--- Start of Dataset records ---

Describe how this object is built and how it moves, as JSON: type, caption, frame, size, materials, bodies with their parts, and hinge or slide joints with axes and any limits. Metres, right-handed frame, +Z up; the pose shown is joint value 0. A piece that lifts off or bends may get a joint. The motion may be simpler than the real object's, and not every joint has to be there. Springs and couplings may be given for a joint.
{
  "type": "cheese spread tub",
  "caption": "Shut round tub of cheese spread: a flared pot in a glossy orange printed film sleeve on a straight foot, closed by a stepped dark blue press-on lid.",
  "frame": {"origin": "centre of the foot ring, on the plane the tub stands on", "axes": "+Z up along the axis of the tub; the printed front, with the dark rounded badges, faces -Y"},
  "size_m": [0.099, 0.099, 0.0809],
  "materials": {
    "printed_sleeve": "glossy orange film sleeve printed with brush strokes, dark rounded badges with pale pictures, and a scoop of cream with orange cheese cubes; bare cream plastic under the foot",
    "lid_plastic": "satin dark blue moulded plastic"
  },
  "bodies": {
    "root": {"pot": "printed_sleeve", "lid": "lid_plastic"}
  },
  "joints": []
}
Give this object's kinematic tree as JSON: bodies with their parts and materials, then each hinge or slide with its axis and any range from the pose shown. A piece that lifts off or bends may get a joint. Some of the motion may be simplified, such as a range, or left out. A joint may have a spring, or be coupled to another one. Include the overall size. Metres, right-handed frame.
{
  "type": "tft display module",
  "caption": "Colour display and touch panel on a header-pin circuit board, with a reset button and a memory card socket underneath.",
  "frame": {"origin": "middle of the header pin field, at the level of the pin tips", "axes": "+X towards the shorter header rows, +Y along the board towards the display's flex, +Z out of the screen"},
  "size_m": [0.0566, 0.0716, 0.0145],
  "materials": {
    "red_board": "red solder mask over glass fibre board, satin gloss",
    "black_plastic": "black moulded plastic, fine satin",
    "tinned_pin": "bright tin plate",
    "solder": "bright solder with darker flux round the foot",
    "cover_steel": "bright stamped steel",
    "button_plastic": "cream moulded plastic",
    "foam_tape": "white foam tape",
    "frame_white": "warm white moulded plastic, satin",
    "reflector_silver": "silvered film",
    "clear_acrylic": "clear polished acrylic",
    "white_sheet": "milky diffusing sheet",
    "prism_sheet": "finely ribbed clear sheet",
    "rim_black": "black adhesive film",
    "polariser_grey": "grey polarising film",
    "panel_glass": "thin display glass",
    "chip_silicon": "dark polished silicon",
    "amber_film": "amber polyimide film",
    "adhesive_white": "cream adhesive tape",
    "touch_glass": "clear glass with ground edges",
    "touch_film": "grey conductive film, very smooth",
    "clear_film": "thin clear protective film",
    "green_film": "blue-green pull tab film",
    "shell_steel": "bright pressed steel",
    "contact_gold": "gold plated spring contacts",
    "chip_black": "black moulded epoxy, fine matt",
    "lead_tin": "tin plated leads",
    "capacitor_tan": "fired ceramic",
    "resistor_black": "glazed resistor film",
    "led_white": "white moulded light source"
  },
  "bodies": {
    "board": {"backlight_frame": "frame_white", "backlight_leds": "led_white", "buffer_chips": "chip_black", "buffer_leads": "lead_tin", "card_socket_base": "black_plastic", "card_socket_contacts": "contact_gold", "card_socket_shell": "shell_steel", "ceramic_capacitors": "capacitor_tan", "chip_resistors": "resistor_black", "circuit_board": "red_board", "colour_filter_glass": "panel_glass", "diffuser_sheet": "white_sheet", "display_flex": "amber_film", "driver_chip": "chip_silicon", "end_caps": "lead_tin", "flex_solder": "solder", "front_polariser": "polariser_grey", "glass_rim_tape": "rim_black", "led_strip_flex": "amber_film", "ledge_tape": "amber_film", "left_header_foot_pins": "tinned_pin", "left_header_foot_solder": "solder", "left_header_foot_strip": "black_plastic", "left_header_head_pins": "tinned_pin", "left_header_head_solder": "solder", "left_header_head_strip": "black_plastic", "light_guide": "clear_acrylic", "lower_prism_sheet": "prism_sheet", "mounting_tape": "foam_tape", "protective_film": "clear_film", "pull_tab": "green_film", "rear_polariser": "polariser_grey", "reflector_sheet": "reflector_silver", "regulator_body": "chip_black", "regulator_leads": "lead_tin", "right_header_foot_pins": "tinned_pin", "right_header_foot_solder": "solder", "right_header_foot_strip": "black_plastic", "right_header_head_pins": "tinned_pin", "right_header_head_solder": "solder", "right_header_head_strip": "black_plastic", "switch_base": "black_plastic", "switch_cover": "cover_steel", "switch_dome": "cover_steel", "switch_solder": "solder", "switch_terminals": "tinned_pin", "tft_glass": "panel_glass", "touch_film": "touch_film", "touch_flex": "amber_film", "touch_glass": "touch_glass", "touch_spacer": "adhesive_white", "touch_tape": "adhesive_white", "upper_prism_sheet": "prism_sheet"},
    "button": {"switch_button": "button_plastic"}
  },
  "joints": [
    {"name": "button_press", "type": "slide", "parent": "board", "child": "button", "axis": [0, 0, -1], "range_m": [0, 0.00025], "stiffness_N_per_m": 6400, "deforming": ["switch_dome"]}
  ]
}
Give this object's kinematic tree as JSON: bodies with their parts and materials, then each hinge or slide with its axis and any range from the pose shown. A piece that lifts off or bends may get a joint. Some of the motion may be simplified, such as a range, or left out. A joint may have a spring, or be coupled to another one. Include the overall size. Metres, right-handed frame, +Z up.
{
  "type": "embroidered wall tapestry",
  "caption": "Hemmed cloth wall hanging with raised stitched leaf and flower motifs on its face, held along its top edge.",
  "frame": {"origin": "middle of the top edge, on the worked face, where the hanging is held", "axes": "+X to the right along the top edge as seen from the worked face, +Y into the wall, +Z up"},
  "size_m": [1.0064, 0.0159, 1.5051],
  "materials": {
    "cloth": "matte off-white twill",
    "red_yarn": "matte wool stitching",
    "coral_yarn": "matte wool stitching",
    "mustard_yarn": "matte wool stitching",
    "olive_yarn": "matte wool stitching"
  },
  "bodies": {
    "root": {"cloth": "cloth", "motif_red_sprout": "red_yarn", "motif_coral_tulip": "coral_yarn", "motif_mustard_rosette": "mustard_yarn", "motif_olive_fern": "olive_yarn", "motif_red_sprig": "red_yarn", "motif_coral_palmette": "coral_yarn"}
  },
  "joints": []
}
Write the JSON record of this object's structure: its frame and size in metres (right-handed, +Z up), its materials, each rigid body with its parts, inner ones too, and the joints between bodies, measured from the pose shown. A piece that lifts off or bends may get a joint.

--- End of Dataset records ---

Take the entries above and copy them out exactly.

**Solution to this exercise:**
Describe how this object is built and how it moves, as JSON: type, caption, frame, size, materials, bodies with their parts, and hinge or slide joints with axes and any limits. Metres, right-handed frame, +Z up; the pose shown is joint value 0. A piece that lifts off or bends may get a joint. The motion may be simpler than the real object's, and not every joint has to be there. Springs and couplings may be given for a joint.
{
  "type": "cheese spread tub",
  "caption": "Shut round tub of cheese spread: a flared pot in a glossy orange printed film sleeve on a straight foot, closed by a stepped dark blue press-on lid.",
  "frame": {"origin": "centre of the foot ring, on the plane the tub stands on", "axes": "+Z up along the axis of the tub; the printed front, with the dark rounded badges, faces -Y"},
  "size_m": [0.099, 0.099, 0.0809],
  "materials": {
    "printed_sleeve": "glossy orange film sleeve printed with brush strokes, dark rounded badges with pale pictures, and a scoop of cream with orange cheese cubes; bare cream plastic under the foot",
    "lid_plastic": "satin dark blue moulded plastic"
  },
  "bodies": {
    "root": {"pot": "printed_sleeve", "lid": "lid_plastic"}
  },
  "joints": []
}
Give this object's kinematic tree as JSON: bodies with their parts and materials, then each hinge or slide with its axis and any range from the pose shown. A piece that lifts off or bends may get a joint. Some of the motion may be simplified, such as a range, or left out. A joint may have a spring, or be coupled to another one. Include the overall size. Metres, right-handed frame.
{
  "type": "tft display module",
  "caption": "Colour display and touch panel on a header-pin circuit board, with a reset button and a memory card socket underneath.",
  "frame": {"origin": "middle of the header pin field, at the level of the pin tips", "axes": "+X towards the shorter header rows, +Y along the board towards the display's flex, +Z out of the screen"},
  "size_m": [0.0566, 0.0716, 0.0145],
  "materials": {
    "red_board": "red solder mask over glass fibre board, satin gloss",
    "black_plastic": "black moulded plastic, fine satin",
    "tinned_pin": "bright tin plate",
    "solder": "bright solder with darker flux round the foot",
    "cover_steel": "bright stamped steel",
    "button_plastic": "cream moulded plastic",
    "foam_tape": "white foam tape",
    "frame_white": "warm white moulded plastic, satin",
    "reflector_silver": "silvered film",
    "clear_acrylic": "clear polished acrylic",
    "white_sheet": "milky diffusing sheet",
    "prism_sheet": "finely ribbed clear sheet",
    "rim_black": "black adhesive film",
    "polariser_grey": "grey polarising film",
    "panel_glass": "thin display glass",
    "chip_silicon": "dark polished silicon",
    "amber_film": "amber polyimide film",
    "adhesive_white": "cream adhesive tape",
    "touch_glass": "clear glass with ground edges",
    "touch_film": "grey conductive film, very smooth",
    "clear_film": "thin clear protective film",
    "green_film": "blue-green pull tab film",
    "shell_steel": "bright pressed steel",
    "contact_gold": "gold plated spring contacts",
    "chip_black": "black moulded epoxy, fine matt",
    "lead_tin": "tin plated leads",
    "capacitor_tan": "fired ceramic",
    "resistor_black": "glazed resistor film",
    "led_white": "white moulded light source"
  },
  "bodies": {
    "board": {"backlight_frame": "frame_white", "backlight_leds": "led_white", "buffer_chips": "chip_black", "buffer_leads": "lead_tin", "card_socket_base": "black_plastic", "card_socket_contacts": "contact_gold", "card_socket_shell": "shell_steel", "ceramic_capacitors": "capacitor_tan", "chip_resistors": "resistor_black", "circuit_board": "red_board", "colour_filter_glass": "panel_glass", "diffuser_sheet": "white_sheet", "display_flex": "amber_film", "driver_chip": "chip_silicon", "end_caps": "lead_tin", "flex_solder": "solder", "front_polariser": "polariser_grey", "glass_rim_tape": "rim_black", "led_strip_flex": "amber_film", "ledge_tape": "amber_film", "left_header_foot_pins": "tinned_pin", "left_header_foot_solder": "solder", "left_header_foot_strip": "black_plastic", "left_header_head_pins": "tinned_pin", "left_header_head_solder": "solder", "left_header_head_strip": "black_plastic", "light_guide": "clear_acrylic", "lower_prism_sheet": "prism_sheet", "mounting_tape": "foam_tape", "protective_film": "clear_film", "pull_tab": "green_film", "rear_polariser": "polariser_grey", "reflector_sheet": "reflector_silver", "regulator_body": "chip_black", "regulator_leads": "lead_tin", "right_header_foot_pins": "tinned_pin", "right_header_foot_solder": "solder", "right_header_foot_strip": "black_plastic", "right_header_head_pins": "tinned_pin", "right_header_head_solder": "solder", "right_header_head_strip": "black_plastic", "switch_base": "black_plastic", "switch_cover": "cover_steel", "switch_dome": "cover_steel", "switch_solder": "solder", "switch_terminals": "tinned_pin", "tft_glass": "panel_glass", "touch_film": "touch_film", "touch_flex": "amber_film", "touch_glass": "touch_glass", "touch_spacer": "adhesive_white", "touch_tape": "adhesive_white", "upper_prism_sheet": "prism_sheet"},
    "button": {"switch_button": "button_plastic"}
  },
  "joints": [
    {"name": "button_press", "type": "slide", "parent": "board", "child": "button", "axis": [0, 0, -1], "range_m": [0, 0.00025], "stiffness_N_per_m": 6400, "deforming": ["switch_dome"]}
  ]
}
Give this object's kinematic tree as JSON: bodies with their parts and materials, then each hinge or slide with its axis and any range from the pose shown. A piece that lifts off or bends may get a joint. Some of the motion may be simplified, such as a range, or left out. A joint may have a spring, or be coupled to another one. Include the overall size. Metres, right-handed frame, +Z up.
{
  "type": "embroidered wall tapestry",
  "caption": "Hemmed cloth wall hanging with raised stitched leaf and flower motifs on its face, held along its top edge.",
  "frame": {"origin": "middle of the top edge, on the worked face, where the hanging is held", "axes": "+X to the right along the top edge as seen from the worked face, +Y into the wall, +Z up"},
  "size_m": [1.0064, 0.0159, 1.5051],
  "materials": {
    "cloth": "matte off-white twill",
    "red_yarn": "matte wool stitching",
    "coral_yarn": "matte wool stitching",
    "mustard_yarn": "matte wool stitching",
    "olive_yarn": "matte wool stitching"
  },
  "bodies": {
    "root": {"cloth": "cloth", "motif_red_sprout": "red_yarn", "motif_coral_tulip": "coral_yarn", "motif_mustard_rosette": "mustard_yarn", "motif_olive_fern": "olive_yarn", "motif_red_sprig": "red_yarn", "motif_coral_palmette": "coral_yarn"}
  },
  "joints": []
}
Write the JSON record of this object's structure: its frame and size in metres (right-handed, +Z up), its materials, each rigid body with its parts, inner ones too, and the joints between bodies, measured from the pose shown. A piece that lifts off or bends may get a joint.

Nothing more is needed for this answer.